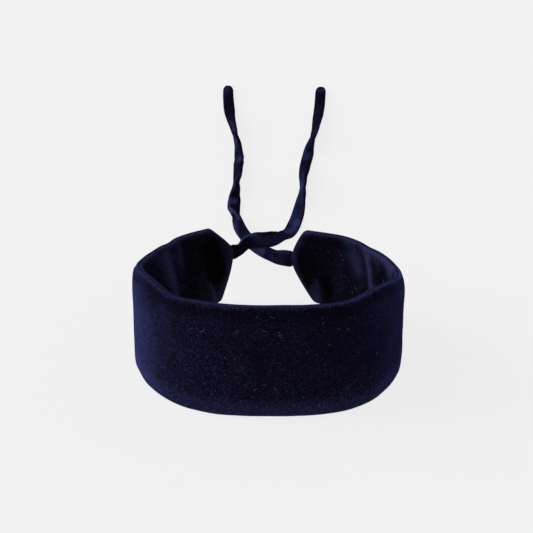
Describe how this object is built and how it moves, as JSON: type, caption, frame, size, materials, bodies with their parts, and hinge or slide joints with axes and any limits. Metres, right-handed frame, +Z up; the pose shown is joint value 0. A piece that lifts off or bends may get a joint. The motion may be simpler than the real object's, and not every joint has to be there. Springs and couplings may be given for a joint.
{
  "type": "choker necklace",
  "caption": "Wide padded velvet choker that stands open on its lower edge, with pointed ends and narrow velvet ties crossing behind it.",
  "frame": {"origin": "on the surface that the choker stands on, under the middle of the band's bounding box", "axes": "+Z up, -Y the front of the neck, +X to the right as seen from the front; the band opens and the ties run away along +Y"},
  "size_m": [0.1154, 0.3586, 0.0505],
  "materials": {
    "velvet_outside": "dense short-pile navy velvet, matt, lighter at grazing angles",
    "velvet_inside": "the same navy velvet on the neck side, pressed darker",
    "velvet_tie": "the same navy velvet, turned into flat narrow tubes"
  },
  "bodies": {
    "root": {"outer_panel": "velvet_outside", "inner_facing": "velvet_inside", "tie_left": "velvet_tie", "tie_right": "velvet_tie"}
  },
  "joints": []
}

================================

Return every line exactly.

* _SOLUTION_
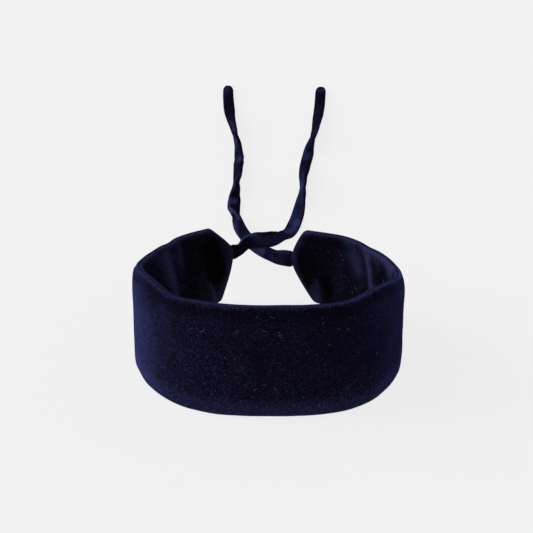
Describe how this object is built and how it moves, as JSON: type, caption, frame, size, materials, bodies with their parts, and hinge or slide joints with axes and any limits. Metres, right-handed frame, +Z up; the pose shown is joint value 0. A piece that lifts off or bends may get a joint. The motion may be simpler than the real object's, and not every joint has to be there. Springs and couplings may be given for a joint.
{
  "type": "choker necklace",
  "caption": "Wide padded velvet choker that stands open on its lower edge, with pointed ends and narrow velvet ties crossing behind it.",
  "frame": {"origin": "on the surface that the choker stands on, under the middle of the band's bounding box", "axes": "+Z up, -Y the front of the neck, +X to the right as seen from the front; the band opens and the ties run away along +Y"},
  "size_m": [0.1154, 0.3586, 0.0505],
  "materials": {
    "velvet_outside": "dense short-pile navy velvet, matt, lighter at grazing angles",
    "velvet_inside": "the same navy velvet on the neck side, pressed darker",
    "velvet_tie": "the same navy velvet, turned into flat narrow tubes"
  },
  "bodies": {
    "root": {"outer_panel": "velvet_outside", "inner_facing": "velvet_inside", "tie_left": "velvet_tie", "tie_right": "velvet_tie"}
  },
  "joints": []
}